START
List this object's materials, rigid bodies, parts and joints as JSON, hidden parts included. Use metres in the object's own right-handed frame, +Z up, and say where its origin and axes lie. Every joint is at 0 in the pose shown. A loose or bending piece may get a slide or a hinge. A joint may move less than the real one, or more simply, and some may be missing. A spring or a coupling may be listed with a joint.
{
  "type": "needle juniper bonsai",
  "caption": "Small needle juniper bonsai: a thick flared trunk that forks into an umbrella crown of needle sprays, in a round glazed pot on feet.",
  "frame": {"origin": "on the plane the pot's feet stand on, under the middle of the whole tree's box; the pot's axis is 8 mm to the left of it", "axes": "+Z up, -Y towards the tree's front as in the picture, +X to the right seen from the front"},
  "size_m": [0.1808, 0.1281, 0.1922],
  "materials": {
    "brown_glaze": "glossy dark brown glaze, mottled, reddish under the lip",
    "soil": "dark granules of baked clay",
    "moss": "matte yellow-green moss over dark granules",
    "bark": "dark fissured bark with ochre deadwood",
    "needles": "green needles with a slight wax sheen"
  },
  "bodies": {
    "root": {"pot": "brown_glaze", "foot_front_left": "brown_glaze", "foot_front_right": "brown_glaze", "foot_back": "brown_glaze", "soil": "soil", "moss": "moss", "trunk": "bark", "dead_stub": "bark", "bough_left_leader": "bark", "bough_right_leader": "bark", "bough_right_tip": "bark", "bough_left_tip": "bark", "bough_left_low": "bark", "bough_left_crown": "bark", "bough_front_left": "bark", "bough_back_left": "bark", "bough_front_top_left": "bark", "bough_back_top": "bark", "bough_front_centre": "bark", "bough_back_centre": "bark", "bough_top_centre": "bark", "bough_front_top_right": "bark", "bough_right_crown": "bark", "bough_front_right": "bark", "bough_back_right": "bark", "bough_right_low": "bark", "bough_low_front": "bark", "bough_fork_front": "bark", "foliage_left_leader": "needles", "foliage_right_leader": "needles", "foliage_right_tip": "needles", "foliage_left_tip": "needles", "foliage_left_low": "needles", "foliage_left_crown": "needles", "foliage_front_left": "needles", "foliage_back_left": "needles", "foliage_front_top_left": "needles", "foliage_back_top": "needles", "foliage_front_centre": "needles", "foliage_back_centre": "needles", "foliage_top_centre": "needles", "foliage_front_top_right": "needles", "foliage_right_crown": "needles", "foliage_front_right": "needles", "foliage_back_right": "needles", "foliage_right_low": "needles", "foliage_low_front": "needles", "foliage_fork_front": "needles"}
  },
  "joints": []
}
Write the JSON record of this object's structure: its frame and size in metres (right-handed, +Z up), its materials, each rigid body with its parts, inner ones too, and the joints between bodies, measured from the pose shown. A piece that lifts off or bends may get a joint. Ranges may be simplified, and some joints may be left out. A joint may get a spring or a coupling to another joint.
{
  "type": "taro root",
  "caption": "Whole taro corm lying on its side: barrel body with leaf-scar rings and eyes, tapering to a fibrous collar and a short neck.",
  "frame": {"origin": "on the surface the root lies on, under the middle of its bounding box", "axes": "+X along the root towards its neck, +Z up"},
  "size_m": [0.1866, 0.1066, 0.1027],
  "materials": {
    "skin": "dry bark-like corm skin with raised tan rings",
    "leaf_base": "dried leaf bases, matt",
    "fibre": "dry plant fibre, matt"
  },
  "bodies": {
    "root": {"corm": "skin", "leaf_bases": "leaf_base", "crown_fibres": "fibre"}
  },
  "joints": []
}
END
START
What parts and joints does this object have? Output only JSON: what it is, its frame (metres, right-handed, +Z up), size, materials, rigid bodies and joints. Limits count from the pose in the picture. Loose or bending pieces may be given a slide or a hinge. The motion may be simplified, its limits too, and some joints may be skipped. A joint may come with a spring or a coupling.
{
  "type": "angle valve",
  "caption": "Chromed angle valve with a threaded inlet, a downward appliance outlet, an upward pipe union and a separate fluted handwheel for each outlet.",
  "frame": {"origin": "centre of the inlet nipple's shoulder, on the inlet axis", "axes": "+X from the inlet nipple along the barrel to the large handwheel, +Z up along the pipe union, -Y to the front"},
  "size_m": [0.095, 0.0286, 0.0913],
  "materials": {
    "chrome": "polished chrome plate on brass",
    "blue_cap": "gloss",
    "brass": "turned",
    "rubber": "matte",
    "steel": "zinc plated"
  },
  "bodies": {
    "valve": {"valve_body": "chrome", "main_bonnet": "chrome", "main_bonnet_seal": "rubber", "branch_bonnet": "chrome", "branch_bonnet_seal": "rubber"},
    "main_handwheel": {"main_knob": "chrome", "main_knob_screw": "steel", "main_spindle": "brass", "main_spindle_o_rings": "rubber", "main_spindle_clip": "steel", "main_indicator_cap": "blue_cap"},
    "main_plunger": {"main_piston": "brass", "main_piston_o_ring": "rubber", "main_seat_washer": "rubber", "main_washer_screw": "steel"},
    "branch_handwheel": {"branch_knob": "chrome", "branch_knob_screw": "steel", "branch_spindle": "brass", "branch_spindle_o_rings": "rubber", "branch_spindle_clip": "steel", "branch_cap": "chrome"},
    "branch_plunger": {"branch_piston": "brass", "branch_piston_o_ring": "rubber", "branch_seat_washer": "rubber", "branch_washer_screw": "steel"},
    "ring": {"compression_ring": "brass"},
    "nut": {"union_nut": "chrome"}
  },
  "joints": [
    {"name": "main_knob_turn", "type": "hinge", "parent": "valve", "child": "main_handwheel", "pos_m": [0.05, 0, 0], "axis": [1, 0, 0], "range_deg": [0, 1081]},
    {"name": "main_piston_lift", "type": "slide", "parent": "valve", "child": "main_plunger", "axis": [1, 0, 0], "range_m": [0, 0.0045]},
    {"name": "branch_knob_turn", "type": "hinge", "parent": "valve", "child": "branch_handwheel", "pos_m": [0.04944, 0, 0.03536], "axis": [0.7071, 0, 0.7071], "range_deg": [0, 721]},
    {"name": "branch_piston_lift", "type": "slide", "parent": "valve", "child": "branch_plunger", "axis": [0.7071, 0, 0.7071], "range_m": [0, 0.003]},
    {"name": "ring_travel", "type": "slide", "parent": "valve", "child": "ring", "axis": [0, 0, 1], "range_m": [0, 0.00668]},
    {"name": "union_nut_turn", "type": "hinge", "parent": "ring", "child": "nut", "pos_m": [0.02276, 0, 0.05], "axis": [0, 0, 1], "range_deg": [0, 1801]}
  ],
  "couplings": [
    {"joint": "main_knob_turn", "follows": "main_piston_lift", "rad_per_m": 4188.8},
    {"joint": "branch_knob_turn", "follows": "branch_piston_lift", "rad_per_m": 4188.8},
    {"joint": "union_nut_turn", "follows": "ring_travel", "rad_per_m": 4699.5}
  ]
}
END
START
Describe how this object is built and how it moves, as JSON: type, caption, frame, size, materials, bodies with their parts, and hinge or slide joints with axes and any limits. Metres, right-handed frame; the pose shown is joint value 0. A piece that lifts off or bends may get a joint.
END
Short task —
Which lines contain the word "JSON"? Return each of them.

The response —
List this object's materials, rigid bodies, parts and joints as JSON, hidden parts included. Use metres in the object's own right-handed frame, +Z up, and say where its origin and axes lie. Every joint is at 0 in the pose shown. A loose or bending piece may get a slide or a hinge. A joint may move less than the real one, or more simply, and some may be missing. A spring or a coupling may be listed with a joint.
Write the JSON record of this object's structure: its frame and size in metres (right-handed, +Z up), its materials, each rigid body with its parts, inner ones too, and the joints between bodies, measured from the pose shown. A piece that lifts off or bends may get a joint. Ranges may be simplified, and some joints may be left out. A joint may get a spring or a coupling to another joint.
What parts and joints does this object have? Output only JSON: what it is, its frame (metres, right-handed, +Z up), size, materials, rigid bodies and joints. Limits count from the pose in the picture. Loose or bending pieces may be given a slide or a hinge. The motion may be simplified, its limits too, and some joints may be skipped. A joint may come with a spring or a coupling.
Describe how this object is built and how it moves, as JSON: type, caption, frame, size, materials, bodies with their parts, and hinge or slide joints with axes and any limits. Metres, right-handed frame; the pose shown is joint value 0. A piece that lifts off or bends may get a joint.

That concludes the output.